How does ibogaine do what it does, in the brain and body?
Ibogaine is pharmacologically promiscuous — acting across opioid, NMDA, serotonergic, sigma and nicotinic systems at once — and is converted by the liver enzyme CYP2D6 into noribogaine, whose long half-life shapes both the therapeutic effect and the cardiac danger. The receptor pharmacology and pharmacokinetics every other category ultimately rests on.
What does ibogaine change — and does it last?

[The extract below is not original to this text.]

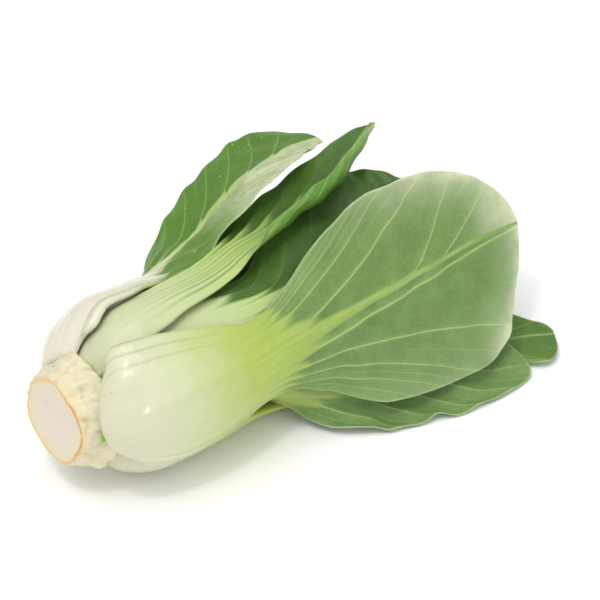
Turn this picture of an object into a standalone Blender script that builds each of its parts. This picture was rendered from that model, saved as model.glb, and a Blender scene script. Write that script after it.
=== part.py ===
"""A whole bok choy, cut off at the root and lying on its side.

Eleven leaves grow from one short stem. Each leaf is one piece: a thick, spoon-shaped stalk that
clasps the plant and widens into a thin blade. The outer leaves lie over the edges of the inner ones.
The plant's axis runs along +X from the cut, +Z is up, and the model is in metres.
"""

import math
from typing import NamedTuple

import bpy
import numpy as np

MM = 0.001

# Stem base, in mm. The leaves leave it in three rings, the lowest ring first.
CUT_RADIUS = 16.0
CUT_SLANT = math.radians(8.0)
STEM_PROFILE = [
    (0.0, CUT_RADIUS), (2.0, 17.3), (5.0, 17.8), (8.0, 17.0), (11.0, 14.8), (14.0, 12.2),
    (17.0, 9.6), (21.0, 7.2), (26.0, 5.2), (32.0, 3.6), (38.0, 2.2),
]
STEM_SIDES = 24

# Mesh density: rows from a leaf's base to its tip, closer together at both ends by END_CROWDING, and
# columns on each side of its midrib.
END_CROWDING = 0.08
LEAF_ROWS = 24
LEAF_COLUMNS = 5
HEART_ROWS = 12
HEART_COLUMNS = 3
TIP_HALF_WIDTH = 0.8

# Flesh of a leaf: (place along it, thickness at the midrib, thickness at the margin), in mm.
OUTER_FLESH = [(0, 6.0, 3.5), (0.12, 6.5, 1.6), (0.3, 5, 1.2), (0.45, 3, 0.9), (0.6, 1.7, 0.8), (1, 0.8, 0.7)]
MIDDLE_FLESH = [(0, 5.0, 2.5), (0.12, 5, 1.4), (0.3, 4, 1.0), (0.45, 2.6, 0.8), (0.6, 1.5, 0.8), (1, 0.8, 0.7)]
INNER_FLESH = [(0, 4.0, 2.0), (0.15, 4, 1.2), (0.35, 3, 0.9), (0.5, 2, 0.8), (0.7, 1.2, 0.7), (1, 0.8, 0.7)]
HEART_FLESH = [(0, 3.0, 1.5), (0.3, 2.6, 1.0), (0.6, 1.4, 0.8), (1, 0.8, 0.7)]


class Leaf(NamedTuple):
    """One leaf. Places along it run from 0 at its base to 1 at its tip.

    azimuth: where it stands round the stem, in degrees; 0 faces -Y, 90 faces up, 180 faces +Y.
    spine: points of its midrib as (along the stem, out from the stem's axis, aside), in mm.
    ahead, behind: its halves, on the side of growing and falling azimuth. Each row is
        (place, width in mm, fold at the midrib, cupping, curl of the margin), angles in degrees;
        a positive angle closes the half towards the plant's heart.
    turn: (place, degrees) by which the leaf rolls about its midrib.
    blade_start: the place where the stalk stops clasping the plant and the blade begins.
    round_from: the place where the round tip begins.
    """

    name: str
    azimuth: float
    spine: list
    ahead: list
    behind: list
    flesh: list
    blade_start: float
    round_from: float = 0.82
    turn: list = ((0, 0), (1, 0))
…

The trials, observational cohorts and follow-up studies measuring ibogaine's effect on opioid and other substance-use disorders — the size of the signal, how durable it proves, and an honest account of where the evidence is thin, uncontrolled, or absent. Efficacy claimed is not efficacy shown; this category keeps the two apart.
What is ibogaine like, from the inside?
The experience itself, treated as data rather than decoration: the oneirogenic waking-dream state, the panoramic life-review, the altered phenomenology patients describe with striking consistency — and the emerging instruments built to measure it. Held at equal weight to the clinical categories, never demoted as merely subjective.
Where did ibogaine come from — and how has it moved through the world?
From the Bwiti tradition of Gabon, to Howard Lotsof's 1962 discovery that iboga could interrupt opioid withdrawal, to the prohibition, activism and present-day clinical renaissance that followed. Deep history and modern history together — the context that explains why the science sits where it does, and why it was so long ignored.